Bruder Karl-Leo Heller OSB
Lieber Bruder Karl Leo,
nach einem Unfall mit Stammhirnerschütterung ist mir mal hören und sehen durcheinander geraten, nicht vergangen. Keine unserer üblichen Abmachungen über ich fahre …galten nicht mehr, ich blieb an Ort und Stelle und die Straße kam, manchmal war die Welt zweidimensional. Nun wohne ich im Norden und bin jeden zweiten Tag an die Weser gefahren um zu sehen, ob es wenigstens noch Ebbe unf Flut gibt. Nach kurzer Zeit wurde mir klar, wenn Ebbe und Flut bleiben,Tag und Nacht verlässlich wechseln, dann gibt es auch tragendes Göttliches und es wird immer, wirklich immer eine gute Wendung geben, egal wie groß das Chaos und wie schmerzlich das Erleben ist. Das ist zwanzig Jahre her und war nach 3 Jahren wieder in Ordnung, das Vertrauen ins Leben und in Gott ist seitdem nahezu unerschütterlich. Wenn mal wieder Chaos angesagt ist bringe ich mich mit Schwimmen oder langem Gehen wieder ins Gleichmaß.
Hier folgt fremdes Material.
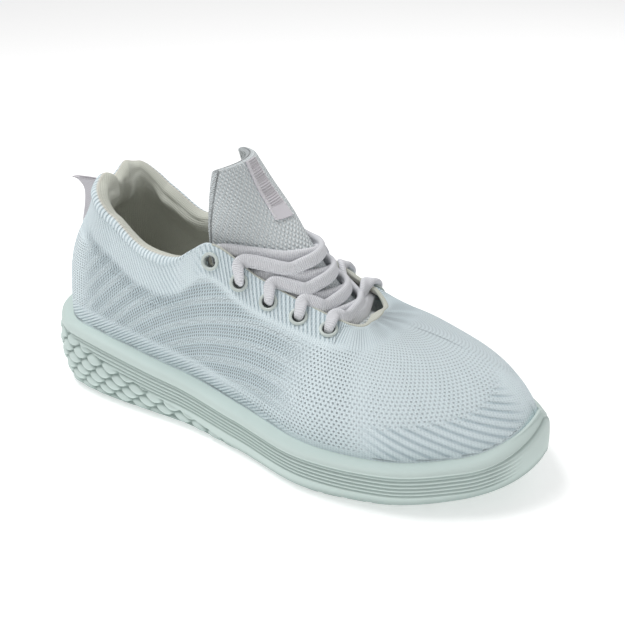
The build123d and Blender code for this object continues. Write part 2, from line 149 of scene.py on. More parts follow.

Mit den besten Wünschen für den synodalen Weg, liebe Grüße Ulrike
Liebe Ulrike,
vielen Dank für diese sehr persönlichen Zeilen. Es ist doch immer wieder ermutigend zu lesen, wenn gerade in solchen existenziellen Zeiten das Vertrauen in das Leben un din Gott so wachsen kann.